D’après l’auteur du second texte, Lwamba lui aurait confié que c’est « Felix » qui avait remporté l’élection présidentielle. Et que Kalev Mutond et des gouverneurs de province avaient « jeté » les bulletins de vote « pour effacer les traces ». « Monsieur Corneille Nangaa sait très bien de quoi je parle. J’ai avec moi toutes les preuves », aurait conclu le Président de la Cour constitutionnelle dont la démission est devenue officielle le 13 juillet 2020. Ce jour-là, le Président de la République a réceptionné le « procès-verbal de prise d’acte » établi par les autres juges de cette haute cour.

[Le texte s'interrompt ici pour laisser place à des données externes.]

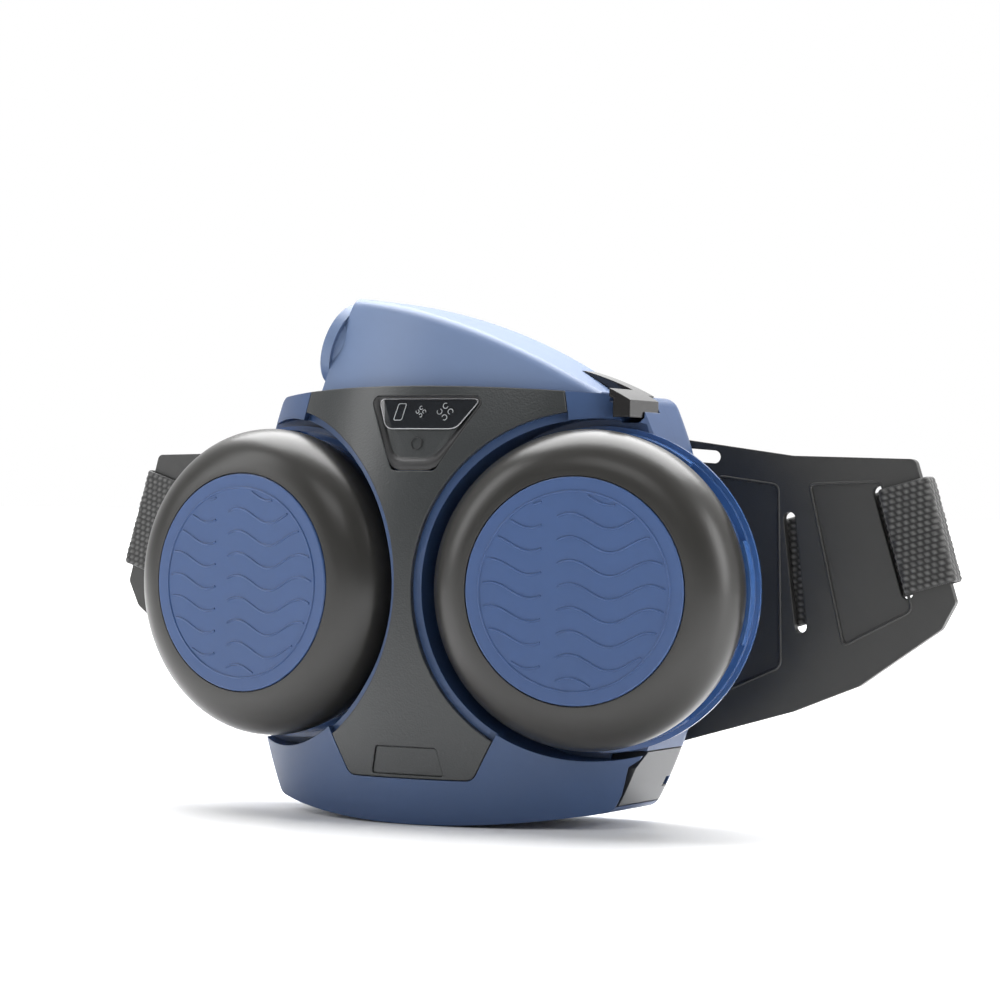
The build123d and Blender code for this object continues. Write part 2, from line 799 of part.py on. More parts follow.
def webbing():
    """From a tail behind the wing, through the slot, over the wing's end and back behind it."""
    lean = radians(strap_tilt)
    slot_x = belt_span - end_bar * cos(lean)

    def wing_y(along):
        return (slot_x + along * cos(lean) - flat_half) ** 2 / (2 * wing_round)

    lift = web / 2 + 1.1
    end = end_bar + 2.2
    points = [(-web_tail, wing_y(-web_tail) + lift), (-web_tail / 2, wing_y(-web_tail / 2) + lift),
              (-0.8, wing_y(0) + lift), (0.8, wing_y(0) - plate - lift),
              (end, wing_y(end) - plate - lift), (end, wing_y(end) + lift + web),
              (0, wing_y(0) + lift + web + 0.5), (-web_tail, wing_y(-web_tail) + lift + web + 0.5)]
    band = trace(FilletPolyline(*points, radius=1.1), line_width=web)
    strip = Rot(0, -strap_tilt, 0) * extrude(band, web_width / 2, both=True)
    return Pos(slot_x, 0, strap_z - end_bar * sin(lean)) * strip


# ---------------------------------------------------------------- the whole unit

shell, battery_room = halves()
save("front_housing", front_housing(shell, battery_room))
save("rear_housing", rear_housing(shell, battery_room))
save("housing_seal", seal_line(split_y, split_y + 1))
save("front_cover", front_cover())
save("display_window", display_window())
save("badge_insert", badge())
save("outlet_neck", outlet_neck())
save("hose_socket", hose_socket())
save("socket_seal", socket_seal())
save("control_board", control_board())
save("buzzer", rod(10, board_z, 5, board_y + board, board_y + board + 4))
save("light_guides", light_guides())
save("control_button", control_button())
save("fan_scroll", fan_scroll())
save("duct_gasket", duct_gasket(body_solid(wall, front_wall)))
save("impeller", impeller())
save("fan_shaft", fan_shaft())
save("rotor_bell", rotor_bell())
save("magnet_ring", magnet_ring())
save("stator", stator())
save("motor_base", motor_base())
save("bearings", bearings())
save("battery_case", battery_case())
save("battery_cells", battery_cells())
save("battery_terminals", battery_terminals())
save("battery_contacts", battery_contacts())
save("battery_cap", battery_cap())
save("battery_latch", battery_latch())
save("belt_plate", belt_plate())
save("housing_screws", screws_along_y(screw_places(), back_y - 0.2, 1, 3.2, 2.0, 1.4, 26.0))
save("belt_screws", screws_along_y(belt_screw_places(), -0.2, 1, 3.2, 1.7, 1.4, 8.0))
board_places = [(-board_screw_x, board_z), (board_screw_x, board_z)]
save("board_screws", screws_along_y(board_places, board_y + board + 1.4, 1, 2.2, 1.4, 0.9, 6.0))

sides = {"right": webbing(), "left": mirror(webbing(), Plane.YZ)}
for side, strap in sides.items():
    save(f"{side}_webbing", strap)

pieces = {"filter_lid": filter_lid(), "lid_disc": lid_disc(), "prefilter": prefilter(),
          "filter_grille": filter_grille(), "filter_canister": filter_canister(),
          "filter_media": filter_media(), "filter_adapter": filter_adapter(),
          "filter_seal": filter_seal()}
for name, piece in pieces.items():
    right = on_filter(piece)
    save(f"right_{name}", right)
    save(f"left_{name}", mirror(right, Plane.YZ))
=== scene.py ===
# %% [markdown]
# # A belt-worn fan unit for a powered air respirator
# The wearer straps this unit to the small of the back. A fan draws air through the two round
# filters and blows it out of the neck, into a hose. The engineering model already holds every
# casing, filter, battery and screw in its right place, so this lesson loads it as a fixed frame
# and then works on the looks: finishes, raised patterns, webbing, small marks, light and camera.

# %% Load the frame
import json
from math import cos, pi, radians, sin, sqrt

import bmesh
import bpy
from mathutils import Matrix, Vector


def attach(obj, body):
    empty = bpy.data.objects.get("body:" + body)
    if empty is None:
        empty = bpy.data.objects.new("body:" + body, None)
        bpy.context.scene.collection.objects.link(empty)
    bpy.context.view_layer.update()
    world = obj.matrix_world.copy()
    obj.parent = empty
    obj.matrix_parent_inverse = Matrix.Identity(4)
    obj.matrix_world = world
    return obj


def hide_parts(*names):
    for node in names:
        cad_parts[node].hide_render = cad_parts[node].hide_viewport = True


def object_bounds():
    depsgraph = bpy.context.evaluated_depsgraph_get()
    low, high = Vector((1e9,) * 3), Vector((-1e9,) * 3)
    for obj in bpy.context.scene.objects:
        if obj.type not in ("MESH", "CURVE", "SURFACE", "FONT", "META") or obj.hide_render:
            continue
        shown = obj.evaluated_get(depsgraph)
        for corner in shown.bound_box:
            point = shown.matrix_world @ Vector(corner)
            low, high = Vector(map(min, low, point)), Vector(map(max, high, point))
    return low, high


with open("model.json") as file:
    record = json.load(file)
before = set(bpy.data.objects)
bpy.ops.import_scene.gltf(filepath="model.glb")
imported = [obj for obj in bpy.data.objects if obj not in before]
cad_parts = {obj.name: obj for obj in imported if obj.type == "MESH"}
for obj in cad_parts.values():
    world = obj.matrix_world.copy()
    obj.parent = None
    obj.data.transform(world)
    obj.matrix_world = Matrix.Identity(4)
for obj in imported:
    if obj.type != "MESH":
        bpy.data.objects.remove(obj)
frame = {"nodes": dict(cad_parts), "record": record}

cad_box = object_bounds()
MM = 0.001
print("model box", cad_box)

# %% [markdown]
# ## The camera
# A long lens from about 1.2 m keeps the two filters close to true circles. The camera stands
# a little to the right and level with the middle of the unit. It is leaned by under a degree,
# which tips the unit the way it would hang on a stand.

# %% Camera
turn, rise, lean = radians(27.56), radians(-0.07), radians(0.758)
back = Vector((sin(turn) * cos(rise), -cos(turn) * cos(rise), sin(rise)))
level = Vector((cos(turn), sin(turn), 0))
over = back.cross(level)
right = cos(lean) * level + sin(lean) * over
up = cos(lean) * over - sin(lean) * level
aim = Vector((-3.6, 0, 30.8)) * MM
camera = bpy.data.objects.new("camera", bpy.data.cameras.new("camera"))
camera.data.sensor_width = 36
camera.data.lens = 116.29
camera.data.clip_end = 50
place = Matrix((right, up, back)).transposed().to_4x4()
place.translation = aim + back * 1.1994
camera.matrix_world = place
bpy.context.collection.objects.link(camera)
bpy.context.scene.camera = camera
print("camera", tuple(round(v, 3) for v in place.translation))

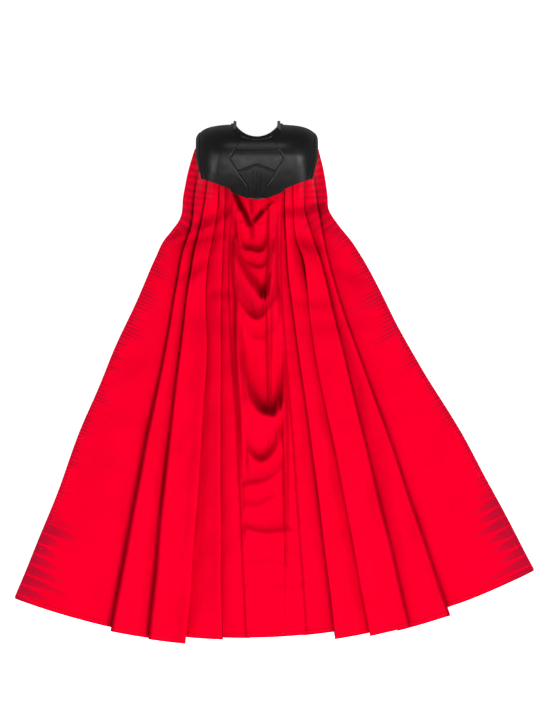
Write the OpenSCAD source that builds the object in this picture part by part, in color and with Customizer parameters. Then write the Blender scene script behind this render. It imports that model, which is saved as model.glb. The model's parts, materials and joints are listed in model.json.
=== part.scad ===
// Superhero cape for a 1:6 scale figure: a black moulded shoulder yoke with a pleated red satin cape
// clamped inside it, laid out on its front. +X runs across the cape, +Y towards the neck and +Z up
// from the table, in millimetres. The origin is on the table, in the middle of the laid-out footprint.

/* [Yoke] */
// Half the width across the shoulders
yoke_half_w = 35.6; // [35:0.1:37]
// Height of the upper back above the table
yoke_h = 33; // [32:0.5:35]
// Depth of the shoulder caps, from the ridge of the back to the front rim
cap_depth = 17.1; // [16.8:0.1:17.5]
// Wall of the moulded shell
wall = 1.4; // [1:0.1:1.5]
// Radius of the neck notch
neck_r = 14.1; // [13.8:0.1:14.3]
// Height of the raised plates above the shell
plate_h = 0.45; // [0.3:0.05:0.6]
// Radius of the two pegs on the collar
peg_r = 0.9; // [0.7:0.05:1]

/* [Cape] */
// Length from the lowest part of the hem to the tips of the pegs
cape_length = 301; // [297:1:307]
// Width between the two hem corners
hem_w = 299.8; // [296:0.2:304]
// Radius of the arc that the hem is cut to
hem_r = 366; // [360:1:375]
// Thickness of one solid layer, which holds the cloth with its air
cloth_t = 0.8; // [0.6:0.1:0.9]
// Overlap of one pleat on the next
lap = 2; // [1.5:0.1:2.4]
// Highest swag of the draped centre above the table
swag_h = 8; // [7:0.5:9]

/* [Fixings] */
// Radius of the clamp screws' shanks
screw_r = 0.55; // [0.5:0.05:0.6]
// Number of clamp screws
screw_count = 4; // [2:1:5]
// Radius of the bendable wire in each side hem
wire_r = 0.4; // [0.3:0.05:0.45]

/* [Hidden] */

shell_black = [0.13, 0.13, 0.13];
satin_red = [0.85, 0.02, 0.08];
print_red = [0.55, 0.02, 0.08];
gap = 0.1;                                // between pieces that lie side by side

// Places along Y. The neck is left of the middle because the cape is laid a little askew.
neck_x = -10.3;
top_y = cape_length / 2;
ridge_y = top_y - 18.7;                   // highest line of the back
waist_y = top_y - 66;                     // where the cape reaches the table and hinges
notch_y = top_y + 4.8;                    // centre of the neck notch's arc

// The yoke's surface
lateral_power = 3;                        // how square the back is from side to side
plan_power = 4;                           // how square the shoulders are from above
profile_power = 2 / 2.4;                  // how square the shoulder caps are from the side
low_fall = 0.264;                         // share of the height lost over low_span below the ridge
low_span = 27.5;
low_crease = 0.45;                        // share of that fall which starts at the ridge, as a crease
armhole_half_w = yoke_half_w - 0.3;
low_half_w = 32;                          // half the width at the two lower corners
low_corner_y = ridge_y - 14.5;
armhole_line = [[low_corner_y, low_half_w], [ridge_y - 1.5, armhole_half_w]];
// Half of the shell's lower edge: distance from the middle, and distance below the ridge
lower_edge = [[0, 26.5], [6, 25.9], [14.7, 22.5], [15.6, 20.7], [23.7, 17.4], [low_half_w, 14.5]];
columns = 44;
rows = 11;                                // below the ridge, and again above it
collar_w = 2.4;
seat = 0.02;                              // clearance of a piece from the shell that it is bonded to
peg_x = 12.6;                             // from the middle of the neck
peg_z = 22;
peg_l = 3;                              // outside its plug
peg_tip_l = 0.5;
plug_r = 1.15;
plug_l = 3.6;                             // through the shell's wall

// The cape's fold lines, from the centre outwards: X at the waist and at the hem
left_folds = [[-25.9, -16.6], [-29.9, -30.8], [-36.2, -51.8], [-44.3, -72], [-51.2, -94.5]];
right_folds = [[3.6, 18.6], [7.6, 35.3], [12.8, 55.5], [21.5, 77.4], [27.8, 100.5]];
hem_centre = [-18, hem_r - cape_length / 2 + 1.3];
// How far each pleat hangs below the hem's arc, from the centre outwards
left_drops = [-1.8, -0.8, 2.9, 2.3];
right_drops = [-1.7, 2.5, 4.3, 5];
centre_drop = -2;
hinge_gap = 0.6;                          // clearance on each side of the waist and of the fold lines
start_y = waist_y - hinge_gap;            // upper edge of the cloth below the waist
top_of_pleat = [cloth_t, 2 * cloth_t + gap, 3 * cloth_t + 2 * gap, 2 * cloth_t + gap];

// Where the two side panels fold: the end at the waist and the end at the hem
left_fold_line = [[-63.4, waist_y - 2.4], [-96.5, -143.5]];
right_fold_line = [[44.5, waist_y - 3.5], [102, -132.5]];
waist_edge_x = [-61.6, 41.9];             // the cape's outer edges at the waist

// The header runs from inside the shell down to the waist
header_seam_x = 12.4;                     // half the width of the draped centre at the top
header_edge_x = 36;                       // half the width at the armholes
header_top = [[0, 111.3], [17.3, 111.3], [24, 118], [header_edge_x, 129]];
header_top_z = [[0, 22.3], [21.4, 22.3], [25, 19], [32, 12], [header_edge_x, 8]];
header_t = 1.6;
header_flare = 1.6;

// The clamp inside the shell
clamp_y = 115;
clamp_l = 31;
clamp_w = 7;
plate_arc_r = 118;
boss_plate_top = 25.6;
boss_plate_t = 1.4;
boss_r = 2;
boss_bottom = 22.5;
tape_z = 21.3;
tape_t = 1.1;
bar_t = 1.6;
bar_z = tape_z - gap - bar_t;
screw_pitch = (clamp_l - 6) / (screw_count - 1);
screw_head_r = 1.5;
screw_head_h = 0.9;
side_hem_w = 2.6;
side_hem_h = 1.4;

// ---- Small helpers ----

function mix(a, b, t) = a + (b - a) * t;
function ease(t) = t * t * (3 - 2 * t);
function dome(x, power) = pow(max(0, 1 - pow(abs(x), power)), 1 / power);
function unit(v) = v / norm(v);
function hem_y(x, drop = 0) = hem_centre[1] - sqrt(hem_r * hem_r - pow(x - hem_centre[0], 2)) - drop;
// Points along the hem's arc
function hem_points(x_from, x_to, drop = 0, steps = 6) =
    [for (i = [0:steps]) let (x = mix(x_from, x_to, i / steps)) [x, hem_y(x, drop)]];
// The line moved sideways by d: to the right of its direction when d is positive
function beside(line, d) =
    let (along = unit(line[1] - line[0]), side = [along[1], -along[0]])
    [for (p = line) p + d * side];
function cross_2d(a, b) = a[0] * b[1] - a[1] * b[0];
function meet(one, two) =
    let (p = one[0], r = one[1] - one[0], q = two[0], s = two[1] - two[0])
    p + r * cross_2d(q - p, s) / cross_2d(r, s);

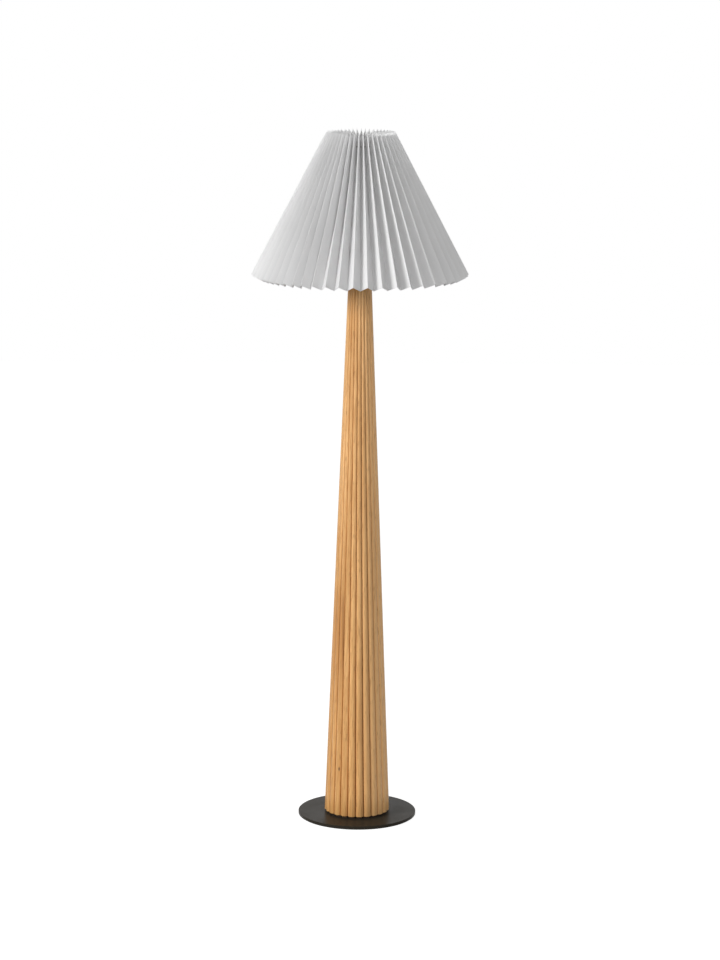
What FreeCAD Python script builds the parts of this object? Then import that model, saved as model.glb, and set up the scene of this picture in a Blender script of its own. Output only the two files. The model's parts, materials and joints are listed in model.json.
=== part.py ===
import FreeCAD, Part
import math
import os
import re

import Sketcher
from FreeCAD import Placement, Rotation, Vector

# A floor lamp: a pleated cone shade on a harp, over a tapered reeded wood column
# on a round steel plate. Millimetres, Z up, the pad's underside on z = 0, the
# column's axis on Z and the front towards -Y.

os.makedirs("parts", exist_ok=True)
doc = FreeCAD.newDocument("lamp")

# ---------------------------------------------------------------- sizes

SIZES = {
    # clearances
    "seat_gap": 0.3,
    "fit_gap": 0.15,
    # base
    "plate_radius": 138.5,
    "plate_thick": 7.0,
    "plate_bevel": 0.7,
    "pad_thick": 1.5,
    "pad_inset": 3.0,
    "screw_circle": 40.0,
    "screw_radius": 3.0,
    "screw_length": 28.0,
    "screw_head_radius": 6.0,
    "screw_head_height": 3.0,
    "screw_count": 4,
    "screw_recess_radius": 2.0,
    "screw_recess_depth": 2.0,
    "screw_tip": 2.0,
    "insert_wall": 2.0,
    "insert_length": 16.0,
    "insert_sink": 0.4,
    # column
    "column_height": 1316.5,
    "foot_radius": 76.5,
    "neck_radius": 24.8,
    "foot_wall": 16.0,
    "neck_wall": 9.0,
    "reed_count": 24,
    "reed_depth_foot": 3.8,
    "reed_depth_neck": 1.3,
    "reed_phase": 9.8,
    "reed_drift": -5.0,
    "foot_plug_height": 32.0,
    "neck_plug_height": 40.0,
    # cord inlet and the lead inside
    "inlet_level": 62.0,
    "bushing_radius": 6.0,
    "bushing_flange": 8.5,
    "bushing_flange_thick": 2.5,
    "lead_radius": 2.9,
    "lead_bend": 42.0,
    "bushing_reach": 3.0,
    "flange_round": 1.0,
    # fittings on the column's top
    "nipple_radius": 5.0,
    "nipple_bore": 3.6,
    "nut_flats": 16.0,
    "nut_thick": 4.0,
    "washer_radius": 12.0,
    "washer_thick": 1.5,
    "cap_thick": 3.0,
    "cap_overhang": 0.8,
    "cap_round": 1.0,
    "nipple_tail": 2.0,
    "nipple_grip": 8.0,
    "collar_radius": 8.0,
    "collar_height": 20.0,
    # socket
    "cap_wall": 0.6,
    "cap_height": 18.0,
    "cap_base_radius": 9.0,
    "cap_shoulder_radius": 11.0,
    "cap_shoulder": 7.0,
    "shell_radius": 16.6,
    "shell_wall": 0.5,
    "shell_height": 47.0,
    "shell_lap": 5.0,
    "liner_wall": 0.8,
    "block_radius": 13.0,
    "block_height": 24.0,
    "block_rise": 4.0,
    "block_lip": 2.0,
    "liner_inset": 1.0,
    "terminal_rise": 7.0,
    "terminal_radius": 2.6,
    "terminal_height": 1.4,
    "thread_shell_radius": 13.8,
    "thread_shell_wall": 0.4,
    "thread_shell_floor": 4.0,
    "contact_thick": 0.8,
    "contact_half_width": 3.0,
    "contact_tail": 6.0,
    "switch_level": 12.0,
    "shaft_radius": 2.2,
    "shaft_length": 24.0,
    "shaft_grip": 8.0,
    "knob_gap": 4.0,
    "knob_ribs": 12,
    "knob_radius": 5.0,
    "knob_length": 13.0,
    # bulb
    "bulb_radius": 30.0,
    "bulb_length": 109.0,
    "bulb_cap_radius": 13.0,
    "bulb_cap_height": 25.0,
    "bulb_cap_wall": 0.6,
    "bulb_wall": 0.9,
    "bulb_lean": 35.0,
    "tip_gap": 3.0,
    "tip_radius": 4.8,
    "source_drop": 16.0,
    "source_radius": 13.0,
    "source_stem": 5.0,
    # harp
    "harp_height": 226.8,
    "harp_half_width": 56.0,
    "harp_leg": 26.8,
    "harp_wire": 1.5,
    "harp_crown": 50.0,
    "harp_sweep": 50.0,
    "harp_foot_length": 16.0,
    "saddle_thick": 1.2,
    "saddle_width": 14.0,
    "ear_width": 5.0,
    "ear_height": 13.0,
    "sleeve_radius": 4.6,
    "sleeve_wall": 0.7,
    "stud_radius": 3.0,
    "stud_height": 13.0,
    "stud_collar_radius": 5.0,
    "stud_collar_rise": 3.7,
    "stud_collar_drop": 3.5,
    # shade
    "shade_height": 327.0,
    "shade_foot_radius": 250.0,
    "shade_rim_radius": 78.6,
    "shade_rim_rise": 30.0,
    "pleat_count": 50,
    "pleat_depth_foot": 22.8,
    "pleat_depth_rim": 28.4,
    "paper_thick": 0.6,
    "thread_radius": 0.6,
    "thread_inset": 4.0,
    "ring_wire": 1.8,
    "low_ring_rise": 24.0,
    "strut_wire": 1.3,
    "strut_count": 6,
    "spider_thick": 1.5,
    "spider_radius": 13.0,
    "arm_wire": 1.4,
    "arm_count": 3,
    # finial
    "finial_radius": 8.5,
    "finial_height": 8.5,
    "finial_waist": 5.5,
    "finial_knob_radius": 8.0,
    "finial_crown_radius": 5.0,
    "finial_washer_thick": 1.0,
    "finial_washer_radius": 9.5,
}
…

Né le 19 juillet 1945, le Hemba Benoît Lwamba Bindu a joué un rôle de premier plan lors de l’investiture du très mal inconnu « Joseph Kabila », dix jours après l’assassinat de Mzee. Président de la Cour suprême, Lwamba avait pour acolyte le Lubakat Luhonge Kabinda Ngoy, alors procureur général de la République. En guise de « rétribution », Lwamba sera promu 1er président de la Cour suprême en 2003. En 2015, le voilà catapulté Président de la Cour constitutionnelle. Le magistrat était déjà admis à la retraite.
En attendant que le « Président honoraire » de la Cour constitutionnelle fixe l’opinion sur la date et le lieu de sa conférence, il incombe aux lecteurs de démêler la part de la vérité et du fantasme dans cette histoire. Une question reste sans réponse: « Kabila » et les « durs de durs » de sa mouvance ont-ils comploté pour faire « destituer » un Felix Tshisekedi devenu incontrôlable voire « très dangereux » à leurs yeux?